Exhibition: Four Thousand Blocks

Ellie Ga Four Thousand Blocks March 27 - April 27 2014

Bureau is pleased to announce Ellie Ga’s exhibition Four Thousand Blocks; the centerpiece of which will be the eponymous three-channel video occupying the main space of the gallery. Ellie Ga’s current body of work, which has been in development for the greater part of three years, starts with one word: (le) Phare, French for lighthouse.

Pharos was the name of the small island off the coast of Alexandria near the western edge of the Nile delta where the fabled Alexandria lighthouse once stood. One of the seven wonders of the ancient world, the lighthouse of Alexandria was a Greek monument built in the 3rd century B.C. It has been described, in pared down geometric terms, as a rectangular tower rising into an octagonal shaft and capped with a cylindrical beacon. The lighthouse was destroyed in a series of earthquakes, but stood as late as the 14th century and has been diversely described and imagined ever since. In the mid 1990’s a team of French archeologists excavated the sunken granite stones of the lighthouse from the sea floor outside the harbor of Alexandria. In the winter of 2012 Ellie Ga joined a marine archeology program at Alexandria University and began a drift of research across the modern city, into its archives and libraries and among its underwater remains.

The exhibition opens with It Was Restored Again a work for two slide projectors. An anthology of images and descriptions, the piece establishes the historic diversity of accounts of the Alexandria lighthouse. Supplying myriad textual descriptions and iconographic depictions, It Was Restored Again combines medieval eyewitness accounts, myths and archaeological assessments alongside images culled from drawings, ancient coins, and various fantastical speculations. As the piece unfolds slide by slide, we see the elusive monument described repeatedly. As it is defined, the lighthouse slips away, layered by time, geology and politics.

Opposing the linear nature of It Was Restored Again, Ga’s three-channel video Four Thousand Blocks is built from a number of interwoven narratives and metaphors, harnessing the complexity of its tripartite structure. The left and right screens are dedicated to two scenes of obsolete language-making. One, the typesetter’s letter case; the other, the black and white darkroom. The viewer watches the artist’s private languages evolving from her hands, which painstakingly construct a text, letter by letter, while also fixing an image, revealing its latent form. On the central screen the main narratives of the piece unfold as Ga deals out transparencies on a light box while she recounts her experience of an artist lost in research.
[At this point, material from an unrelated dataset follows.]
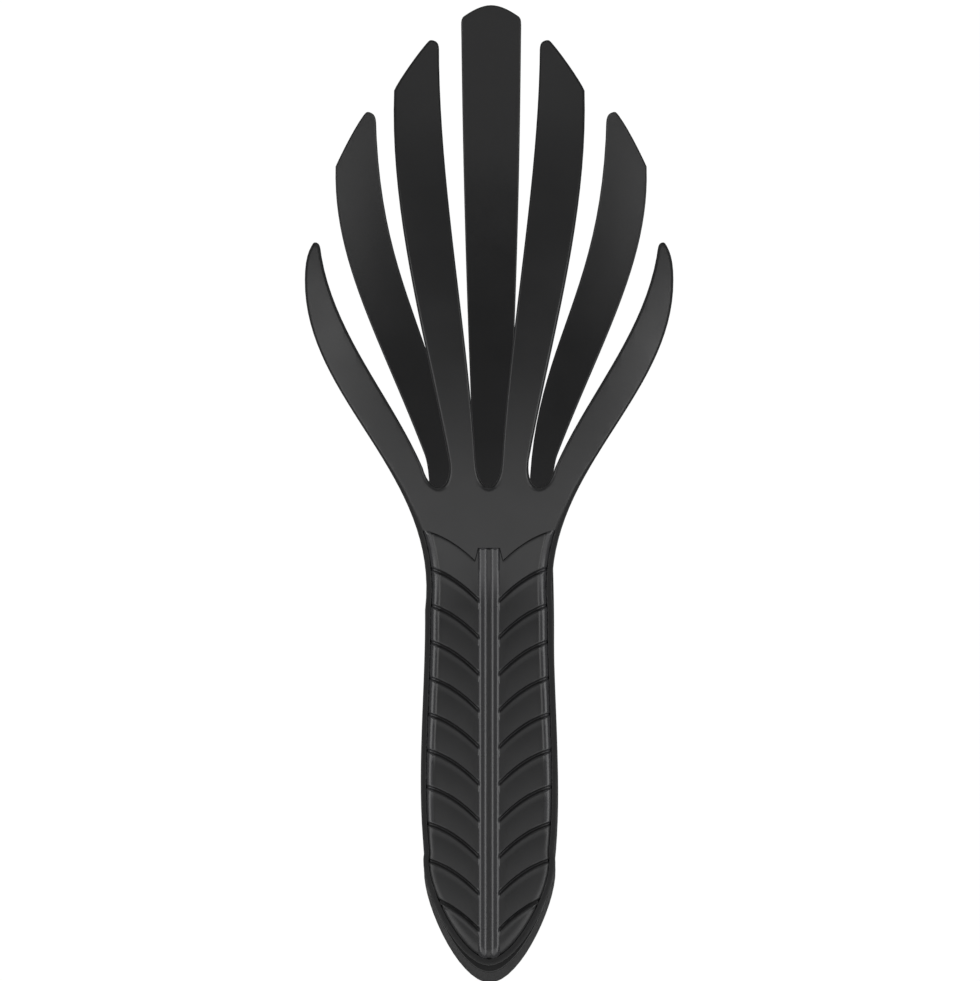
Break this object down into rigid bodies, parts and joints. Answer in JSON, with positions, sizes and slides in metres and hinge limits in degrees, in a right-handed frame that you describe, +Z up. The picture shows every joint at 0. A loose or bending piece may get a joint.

As with her performative works from her Arctic series The Fortunetellers, Ga binds narratives together that synthesize subtly in their interstices. The artist introduces her audience to her routines and involves us in the discoveries made while living in Alexandria. The crux of the work is revealed as one story is related to the next. We follow her into the harbor on dive boats, chase after busy archeologists, learn of ancient translations of the Torah, and decipher political graffiti on the walls of the city. Along these diverse lines Ga connects to the ultimate mystery at the heart of the work: the history that is embedded deep undersea and the meaning and memory that is locked in the imperfections of language. Ellie Ga (b. 1976, New York, lives and works in London) has been exhibited internationally, most recently at the Louisiana Museum of Modern Art, Denmark; Grand Arts, Kansas City, MO and New Museum, New York. She has presented performance works at The Playground Festival, Leuven, Belgium; The Kitchen, New York; Le Consortium, Dijon, France; and the Fondation Cartier, Paris, France. She is currently developing a new performance Eureka, a lighthouse play with The Experimental Media and Performing Arts Center (EMPAC) which will be presented in October of 2014. She will present a solo exhibition this June at Art Basel Statements and is the subject of a one-person exhibition at M-Museum Leuven in November 2014. This is her second solo show at Bureau.